I can’t guess what LaCava would think of Bernstein’s assertion vis-à-vis music, but I suspect that when it comes to objects (a word that doesn’t seem sufficient for our subject here), she would have to disagree with el maestro. And while Bernstein might have asserted there is no inherent meaning attached to Cobain’s Cardigan or a pale nude slip designed by Helmut Lang either, it is that stuff’s intersection with our lives—and the subsequent stories—that infuses them with personal meaning.
Bernstein played a section that afternoon from Rossini’s William Tell Overture, and he asked the children what came to mind. Without hesitation they screamed out “cowboys and Indians” because of their exposure to “The Lone Ranger” radio programs. Bernstein remarked that one could experience Rossini’s music fully and completely without every considering the American west. The music simply is, he explained, but could we say the same for that iconic Cardigan, if we’d never heard of Cobain?
In 2013 America, as hyper-materialism becomes the religion-of-choice, it’s hard for many to believe that there is soul in an object, let alone a human being. And so we have to ponder the legacy of that iconic mediator between consumer materialism and the spirit world, the late Steve Jobs, who gave this subject more than a bit of thought during his short life.
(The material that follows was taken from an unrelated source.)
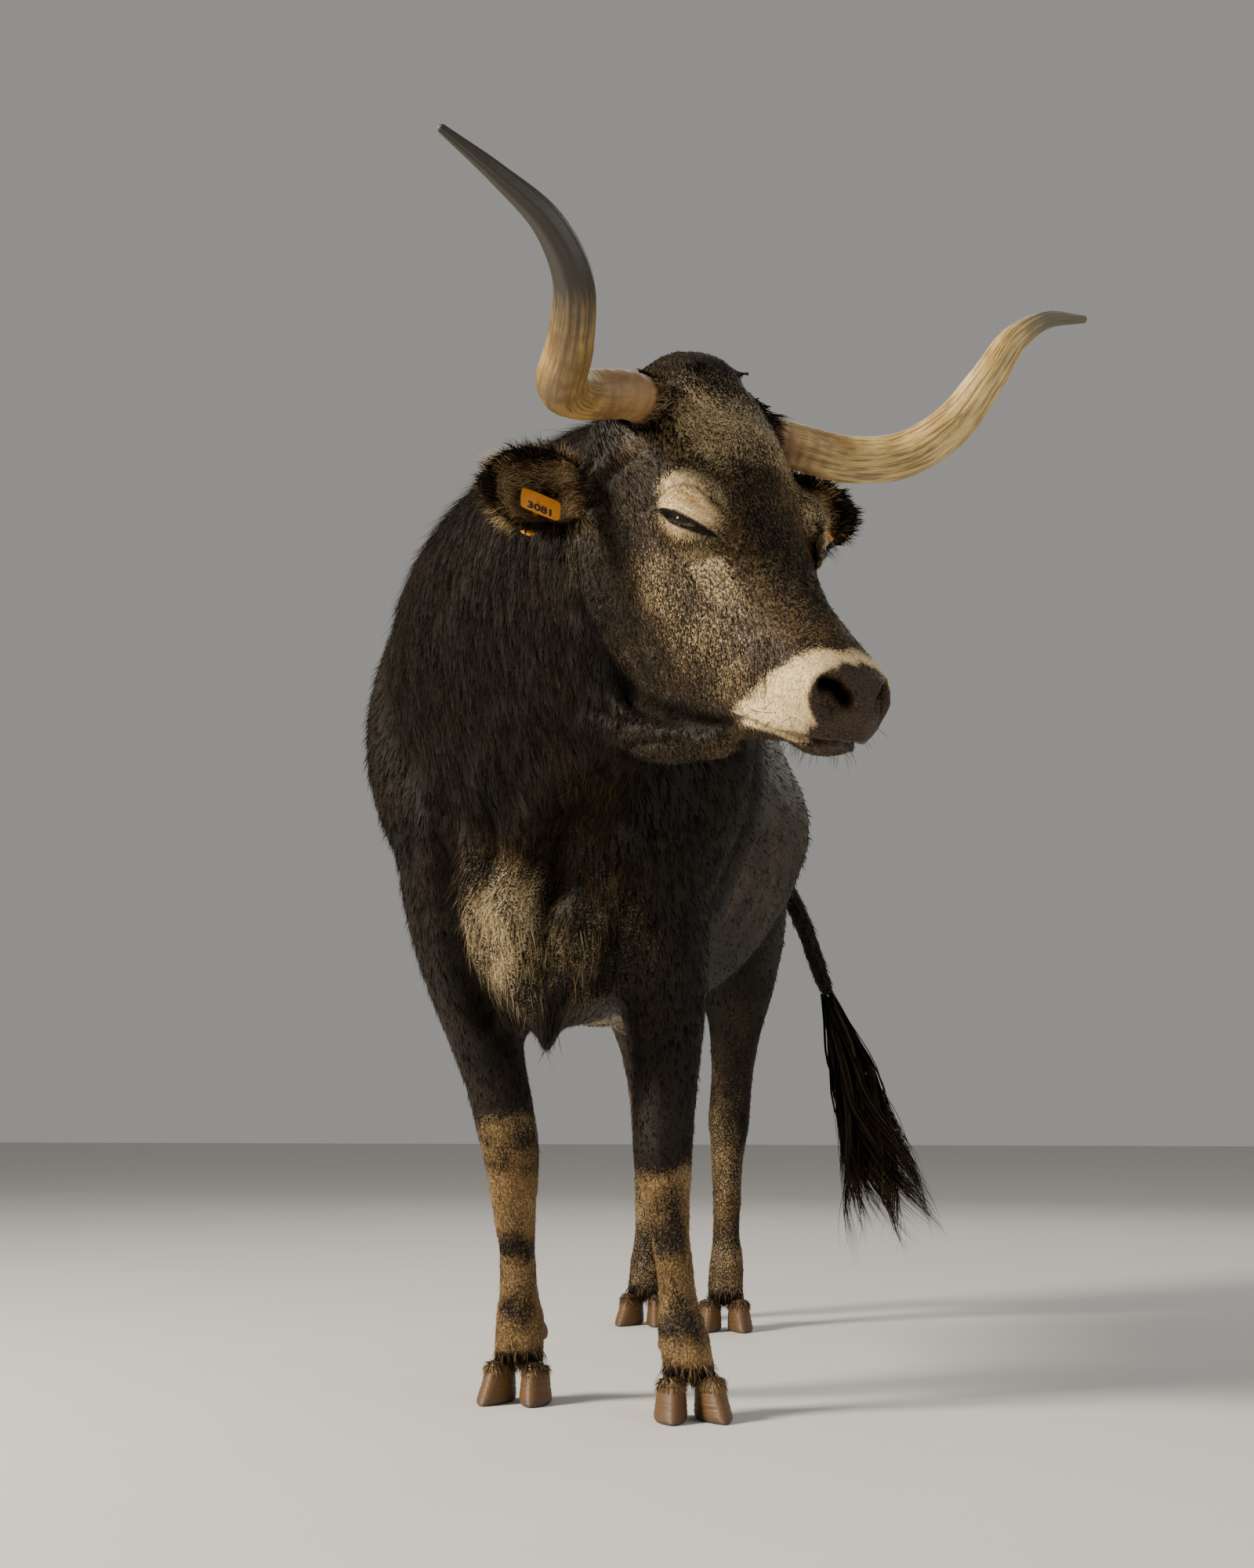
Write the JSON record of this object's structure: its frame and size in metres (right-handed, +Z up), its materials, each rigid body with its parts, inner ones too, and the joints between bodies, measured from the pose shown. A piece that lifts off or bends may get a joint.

In his recent biography of Jobs, Walter Isaacson writes that Jobs and Pixar animator John Lasseter shared a belief that “products have an essence to them, a purpose for which they were made. If the object were to have feelings, these would have to be based on its desire to fulfill its essence.”
Stephanie LaCava, thankfully, has a more personal and less self-interested take on the material world than Mr. Jobs. This is not Silicon Valley metaphysics or a lecture from a genius American musician, it’s a snapshot from an vibrant internal life. “As humans we crave beauty and we attempt to hold on to this experience through physical evidence,” writes LaCava. “For religion, it may be a relic, for the curious, a found talisman. For me, it is my story of conquering another world, place where in order to survive I needed to seek another world.”